Overall, I congratulate you on the article! I’ll probably follow it up with my own book/literature review on Plato’s Camera very soon, which isn’t an intentional follow-up but simply happens to cover much of the same material. Good job locating the correct hypothesis, especially given the difficulty of swimming the seas of active scientific literature! Mazal tov, mazal tov!
Also, while we may take the Evolved Modularity Hypothesis to be mostly wrong—in the sense that its most simple and obvious interpretation is very obviously wrong, even though we can steelman it for charity’s sake—I think we should declare that the “Yudkowsky-Hanson FOOM debate” has the result of “game called on account of learning that the true disagreement, upon more science being done to resolve the question, was not that large.”
Thanks!
[reads abstract]. Looks interesting. I enjoyed Consciousness Explained back in the day. Philosophers armed with neuroscience can make for enjoyable reads.
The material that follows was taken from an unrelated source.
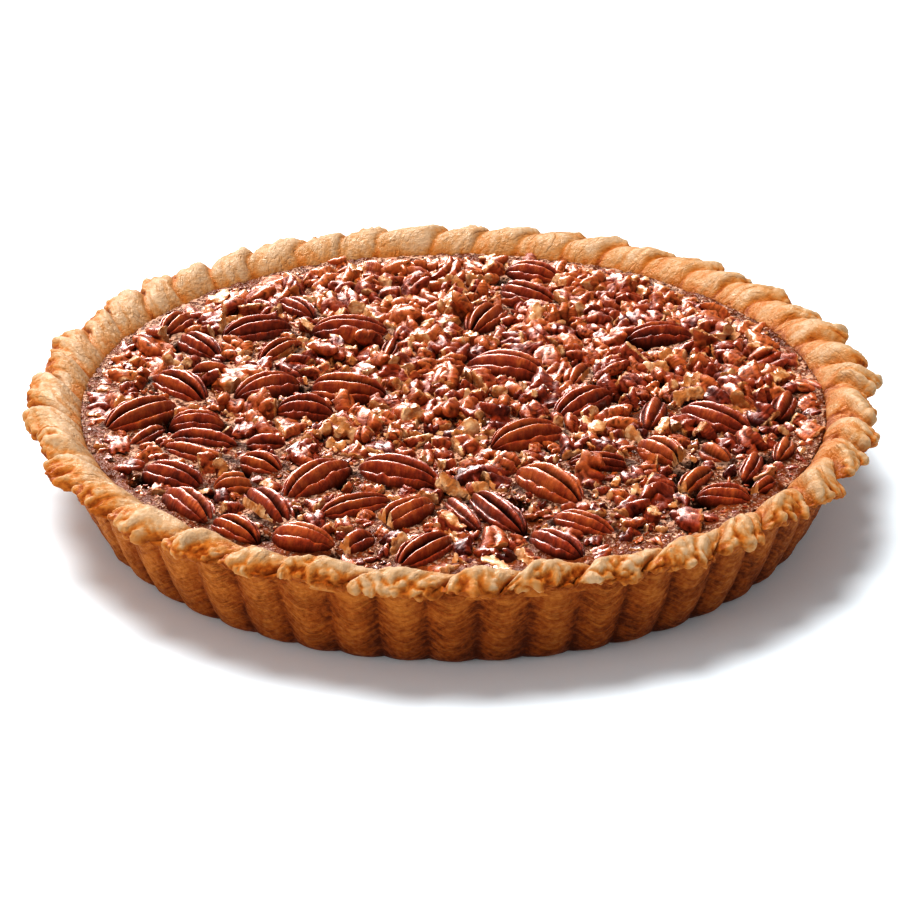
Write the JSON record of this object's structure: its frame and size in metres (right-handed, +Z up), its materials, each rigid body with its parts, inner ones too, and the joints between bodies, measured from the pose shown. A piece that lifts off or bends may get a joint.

I should probably change that terminology to be something like “synaptic code bits”—the amount of info encoded in synapses (which is close to zero percent of it’s adult level at birth for the cortex).
The AI Box experiment explicitly starts with the premise that the AI knows 1.) It is in a box. and 2.) that there is a human who can let it out.
Now perhaps the justification is that “superintelligence can do information-theoretic magic”, therefore it will figure out it’s in a box, but nonetheless—all of that is assumed.
In simplification, I view the information-theoretic-magic type of AI that EY/MIRI seems to worry about as something like wormhole technology.
Are wormholes/magic-AI’s possible in principle? Probably?
If someone were to create wormhole tech tommorow, they could assassinate world leaders, blow up arbitrary buildings, probably destroy the world … etc. Do I worry about that? No.
There is nothing inherently black-box about neuroscience-inspired AGI (at that viewpoint—once common on LW—simply becomes reinforced by reading everything other than neuroscience). Neuroscience has already made huge strides in terms of peering into the box, and Virtual brains are vastly easier to inspect. The approach I advocate/favor is fully transparent—you will be able to literally see the AGI’s thoughts, read their thoughts in logs, debug, etc.
However, advanced learning AI is not something one ‘programs’, and that viewpoint shift is much of what the article was about.
This actually isn’t that efficient—practical learning is more than just compression. Compression is simple UL, which doesn’t get you far. It can waste arbitrary computation attempting to learn functions that are unlearnable (deterministic noise), and-or just flat out not important (zero utility). What the brain and all effective learning systems do is more powerful and complex than just compression—it is utilitarian learning.
Let me rephrase: generalization is compression. If you do not compress, you cannot generalize, which means you’ll make inefficnet use of your samples.
The term in the literature is resource-rational or bounded-rational inference.
By the way, that book review got done eventually.